**** Source data

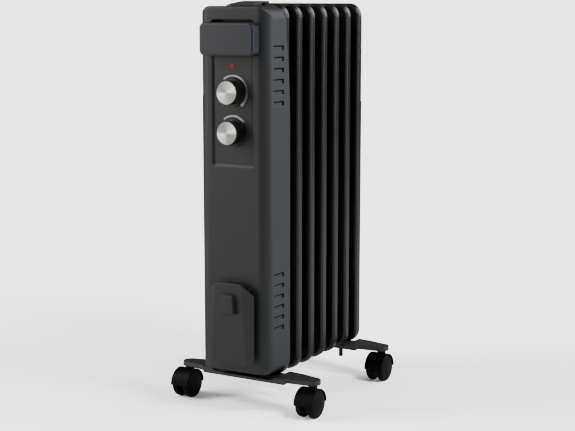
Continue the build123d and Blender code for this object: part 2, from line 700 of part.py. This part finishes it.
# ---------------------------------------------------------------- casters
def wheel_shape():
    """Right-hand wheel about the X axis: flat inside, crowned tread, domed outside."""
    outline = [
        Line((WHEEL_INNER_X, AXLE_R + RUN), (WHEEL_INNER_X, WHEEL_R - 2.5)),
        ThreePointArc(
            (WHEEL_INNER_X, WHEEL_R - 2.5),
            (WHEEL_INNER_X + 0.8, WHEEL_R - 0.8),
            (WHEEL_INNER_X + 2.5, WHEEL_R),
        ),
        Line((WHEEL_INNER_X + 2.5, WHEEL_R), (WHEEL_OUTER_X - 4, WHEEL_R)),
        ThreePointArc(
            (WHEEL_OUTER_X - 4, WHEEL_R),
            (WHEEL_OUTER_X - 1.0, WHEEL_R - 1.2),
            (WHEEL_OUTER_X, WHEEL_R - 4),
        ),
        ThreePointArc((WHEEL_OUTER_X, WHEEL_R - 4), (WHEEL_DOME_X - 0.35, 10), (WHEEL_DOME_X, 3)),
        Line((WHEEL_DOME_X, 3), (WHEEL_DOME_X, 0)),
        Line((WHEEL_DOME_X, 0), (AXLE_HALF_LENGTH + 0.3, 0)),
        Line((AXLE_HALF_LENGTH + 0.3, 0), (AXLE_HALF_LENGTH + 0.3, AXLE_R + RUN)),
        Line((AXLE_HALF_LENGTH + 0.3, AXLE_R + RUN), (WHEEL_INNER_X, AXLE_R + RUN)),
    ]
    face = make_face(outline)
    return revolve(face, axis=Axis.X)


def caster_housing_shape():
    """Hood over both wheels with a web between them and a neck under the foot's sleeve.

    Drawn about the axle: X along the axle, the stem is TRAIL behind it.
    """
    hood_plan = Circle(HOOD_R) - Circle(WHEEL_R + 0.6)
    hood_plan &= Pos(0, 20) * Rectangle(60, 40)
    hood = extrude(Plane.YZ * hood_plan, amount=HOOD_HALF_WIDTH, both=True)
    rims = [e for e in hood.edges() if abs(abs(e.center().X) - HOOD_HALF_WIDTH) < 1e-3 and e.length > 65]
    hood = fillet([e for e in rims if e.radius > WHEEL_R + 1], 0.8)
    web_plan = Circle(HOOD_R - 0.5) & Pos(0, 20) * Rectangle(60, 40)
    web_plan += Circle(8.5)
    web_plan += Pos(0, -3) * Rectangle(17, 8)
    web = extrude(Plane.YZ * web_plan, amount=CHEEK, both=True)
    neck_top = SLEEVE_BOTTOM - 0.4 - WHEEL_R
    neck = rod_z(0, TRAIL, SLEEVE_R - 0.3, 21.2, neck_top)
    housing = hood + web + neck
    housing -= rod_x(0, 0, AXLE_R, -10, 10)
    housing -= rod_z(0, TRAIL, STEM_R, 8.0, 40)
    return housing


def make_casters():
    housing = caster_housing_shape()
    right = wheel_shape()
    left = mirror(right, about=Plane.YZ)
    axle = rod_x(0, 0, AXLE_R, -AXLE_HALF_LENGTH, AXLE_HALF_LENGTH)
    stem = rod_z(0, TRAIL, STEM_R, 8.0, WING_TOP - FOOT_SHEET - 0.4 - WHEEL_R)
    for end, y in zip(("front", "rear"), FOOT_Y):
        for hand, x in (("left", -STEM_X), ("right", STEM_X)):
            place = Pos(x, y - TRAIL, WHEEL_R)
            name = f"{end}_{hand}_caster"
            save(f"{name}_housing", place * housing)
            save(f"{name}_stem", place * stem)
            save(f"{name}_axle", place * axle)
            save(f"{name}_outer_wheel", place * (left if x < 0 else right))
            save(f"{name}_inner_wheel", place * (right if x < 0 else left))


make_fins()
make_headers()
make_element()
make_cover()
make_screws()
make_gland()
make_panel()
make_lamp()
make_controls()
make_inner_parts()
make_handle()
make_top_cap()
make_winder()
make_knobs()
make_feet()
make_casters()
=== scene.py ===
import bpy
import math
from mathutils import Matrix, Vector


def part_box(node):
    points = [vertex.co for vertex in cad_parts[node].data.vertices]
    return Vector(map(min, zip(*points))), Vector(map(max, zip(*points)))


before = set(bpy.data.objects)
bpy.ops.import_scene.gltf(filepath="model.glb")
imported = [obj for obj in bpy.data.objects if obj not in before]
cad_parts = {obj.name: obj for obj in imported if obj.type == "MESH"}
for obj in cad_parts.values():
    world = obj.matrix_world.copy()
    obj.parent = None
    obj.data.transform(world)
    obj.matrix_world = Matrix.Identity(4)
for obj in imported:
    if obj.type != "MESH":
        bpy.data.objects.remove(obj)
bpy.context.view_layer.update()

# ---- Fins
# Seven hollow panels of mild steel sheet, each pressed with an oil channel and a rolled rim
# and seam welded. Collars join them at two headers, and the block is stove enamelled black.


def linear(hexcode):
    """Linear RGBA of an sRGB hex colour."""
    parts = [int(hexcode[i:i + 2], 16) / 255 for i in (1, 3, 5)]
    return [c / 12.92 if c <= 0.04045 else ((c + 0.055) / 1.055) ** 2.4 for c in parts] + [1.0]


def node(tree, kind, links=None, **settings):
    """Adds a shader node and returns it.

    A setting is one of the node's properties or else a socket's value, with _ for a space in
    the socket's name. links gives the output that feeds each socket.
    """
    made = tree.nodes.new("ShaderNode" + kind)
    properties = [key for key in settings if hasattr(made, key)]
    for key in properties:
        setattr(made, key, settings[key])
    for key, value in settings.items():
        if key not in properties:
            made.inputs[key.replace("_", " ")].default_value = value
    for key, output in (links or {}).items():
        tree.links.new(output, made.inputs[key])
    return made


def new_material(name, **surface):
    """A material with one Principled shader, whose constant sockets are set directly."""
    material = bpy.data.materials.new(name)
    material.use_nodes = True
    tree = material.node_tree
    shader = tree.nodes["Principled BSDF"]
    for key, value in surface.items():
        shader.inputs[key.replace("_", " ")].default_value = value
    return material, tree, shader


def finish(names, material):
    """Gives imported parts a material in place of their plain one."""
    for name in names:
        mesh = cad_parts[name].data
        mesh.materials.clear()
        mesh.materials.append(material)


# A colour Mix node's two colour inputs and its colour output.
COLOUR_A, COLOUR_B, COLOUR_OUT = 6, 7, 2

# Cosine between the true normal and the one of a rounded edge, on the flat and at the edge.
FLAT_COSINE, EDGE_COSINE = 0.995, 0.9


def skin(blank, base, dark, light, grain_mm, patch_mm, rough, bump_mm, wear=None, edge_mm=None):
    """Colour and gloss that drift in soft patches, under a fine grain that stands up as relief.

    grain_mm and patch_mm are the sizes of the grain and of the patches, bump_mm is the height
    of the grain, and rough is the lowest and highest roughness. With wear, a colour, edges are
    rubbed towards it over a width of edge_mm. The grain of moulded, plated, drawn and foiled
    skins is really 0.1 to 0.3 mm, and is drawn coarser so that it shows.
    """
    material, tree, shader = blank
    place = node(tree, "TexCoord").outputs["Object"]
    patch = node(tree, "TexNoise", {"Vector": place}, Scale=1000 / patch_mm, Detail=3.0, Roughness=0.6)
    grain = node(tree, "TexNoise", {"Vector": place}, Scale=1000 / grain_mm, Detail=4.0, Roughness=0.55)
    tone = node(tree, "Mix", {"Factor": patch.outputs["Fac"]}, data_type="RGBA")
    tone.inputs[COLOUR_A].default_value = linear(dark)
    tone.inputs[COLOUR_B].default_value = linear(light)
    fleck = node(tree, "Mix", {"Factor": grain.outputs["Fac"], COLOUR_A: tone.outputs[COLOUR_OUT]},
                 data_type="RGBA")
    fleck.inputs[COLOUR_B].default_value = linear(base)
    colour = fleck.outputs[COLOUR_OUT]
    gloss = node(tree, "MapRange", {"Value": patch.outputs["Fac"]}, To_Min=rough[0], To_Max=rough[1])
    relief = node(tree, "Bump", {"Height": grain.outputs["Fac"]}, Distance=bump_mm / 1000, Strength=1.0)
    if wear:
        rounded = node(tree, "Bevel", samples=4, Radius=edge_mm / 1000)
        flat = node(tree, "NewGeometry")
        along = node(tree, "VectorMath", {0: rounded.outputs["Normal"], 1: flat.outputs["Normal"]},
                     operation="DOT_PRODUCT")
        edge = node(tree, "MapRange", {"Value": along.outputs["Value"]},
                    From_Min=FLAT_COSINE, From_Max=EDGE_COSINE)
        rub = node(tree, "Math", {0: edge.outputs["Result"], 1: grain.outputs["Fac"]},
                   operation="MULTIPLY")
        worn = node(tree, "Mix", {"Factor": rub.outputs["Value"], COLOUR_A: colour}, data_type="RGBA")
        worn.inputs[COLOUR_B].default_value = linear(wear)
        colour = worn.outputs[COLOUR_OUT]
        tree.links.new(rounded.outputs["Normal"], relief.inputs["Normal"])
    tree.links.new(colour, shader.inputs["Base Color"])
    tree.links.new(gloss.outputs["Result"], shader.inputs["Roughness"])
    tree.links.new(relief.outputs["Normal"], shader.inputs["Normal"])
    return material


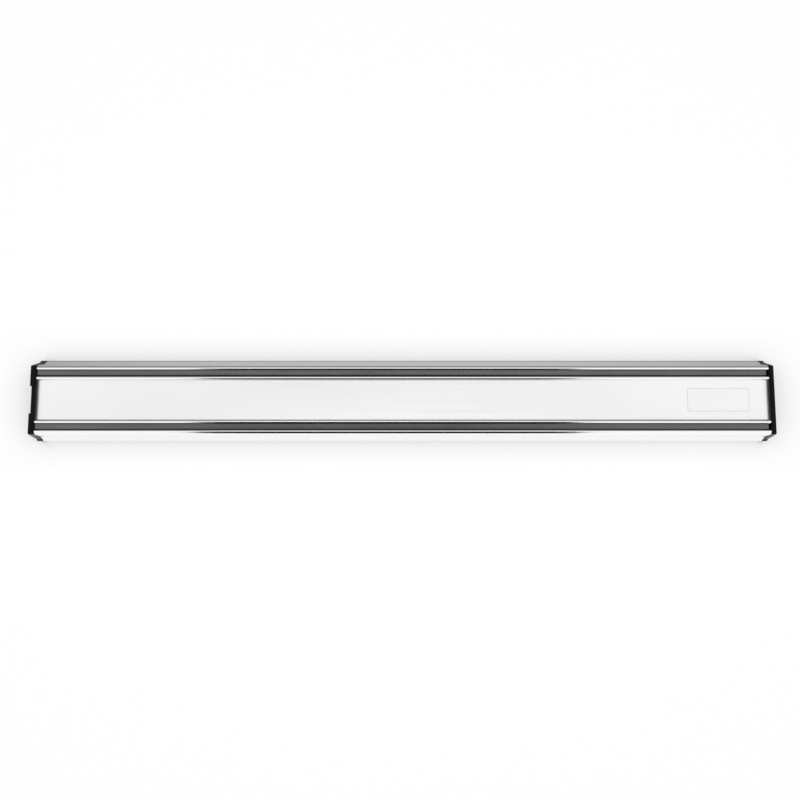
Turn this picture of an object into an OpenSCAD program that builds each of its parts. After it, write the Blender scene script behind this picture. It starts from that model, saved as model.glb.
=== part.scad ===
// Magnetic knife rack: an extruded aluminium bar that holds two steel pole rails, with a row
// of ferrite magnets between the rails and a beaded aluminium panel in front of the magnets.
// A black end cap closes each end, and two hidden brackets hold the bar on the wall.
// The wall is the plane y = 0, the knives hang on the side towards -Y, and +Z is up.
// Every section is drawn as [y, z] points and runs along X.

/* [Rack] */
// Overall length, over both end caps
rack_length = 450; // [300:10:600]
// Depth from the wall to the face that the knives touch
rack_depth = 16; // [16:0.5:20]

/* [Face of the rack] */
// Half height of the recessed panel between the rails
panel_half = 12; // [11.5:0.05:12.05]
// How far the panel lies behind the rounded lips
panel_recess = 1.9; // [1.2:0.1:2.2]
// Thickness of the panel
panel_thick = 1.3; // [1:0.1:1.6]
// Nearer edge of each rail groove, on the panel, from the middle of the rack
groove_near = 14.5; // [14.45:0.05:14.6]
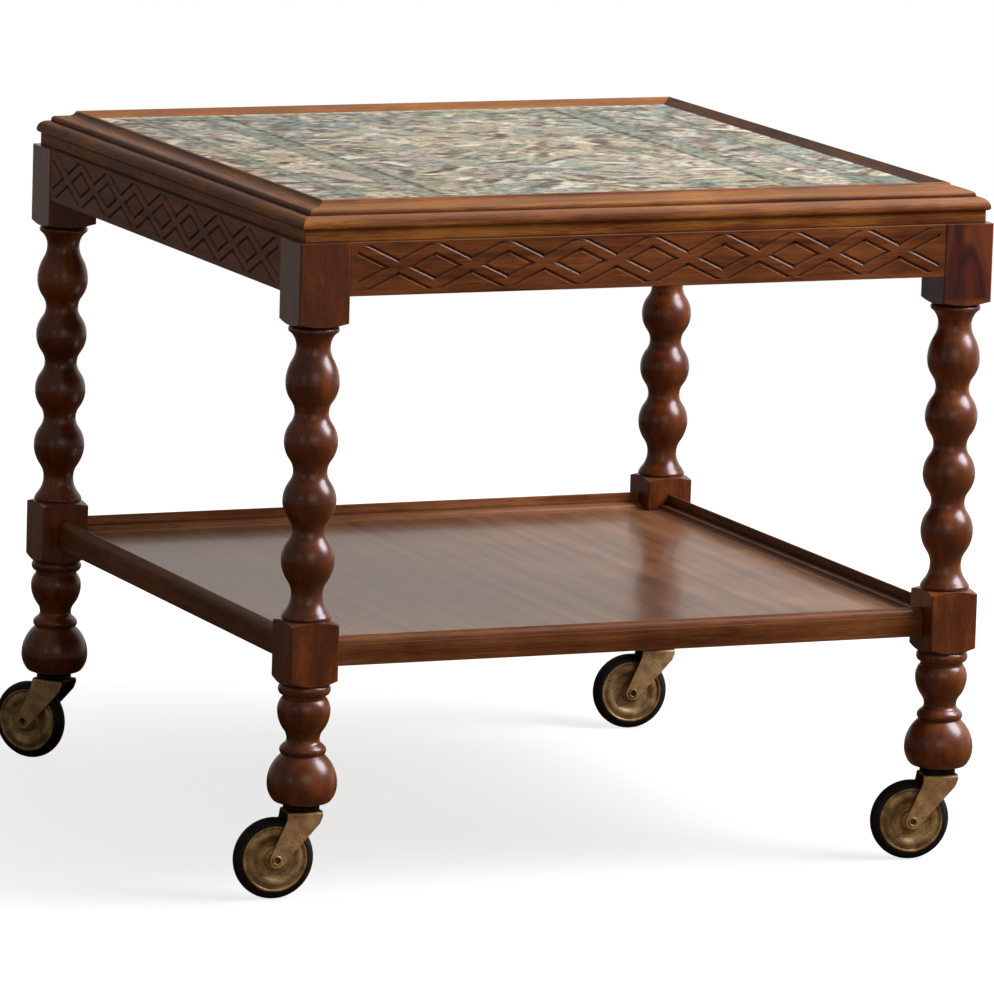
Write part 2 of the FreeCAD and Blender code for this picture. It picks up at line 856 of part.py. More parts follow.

********

◆ Written task
Can you repeat, word for word, every line above from the one containing "make_fins()" down to the one containing "imported = [obj", including both?

◆ Output of the task
make_fins()
make_headers()
make_element()
make_cover()
make_screws()
make_gland()
make_panel()
make_lamp()
make_controls()
make_inner_parts()
make_handle()
make_top_cap()
make_winder()
make_knobs()
make_feet()
make_casters()
=== scene.py ===
import bpy
import math
from mathutils import Matrix, Vector


def part_box(node):
    points = [vertex.co for vertex in cad_parts[node].data.vertices]
    return Vector(map(min, zip(*points))), Vector(map(max, zip(*points)))


before = set(bpy.data.objects)
bpy.ops.import_scene.gltf(filepath="model.glb")
imported = [obj for obj in bpy.data.objects if obj not in before]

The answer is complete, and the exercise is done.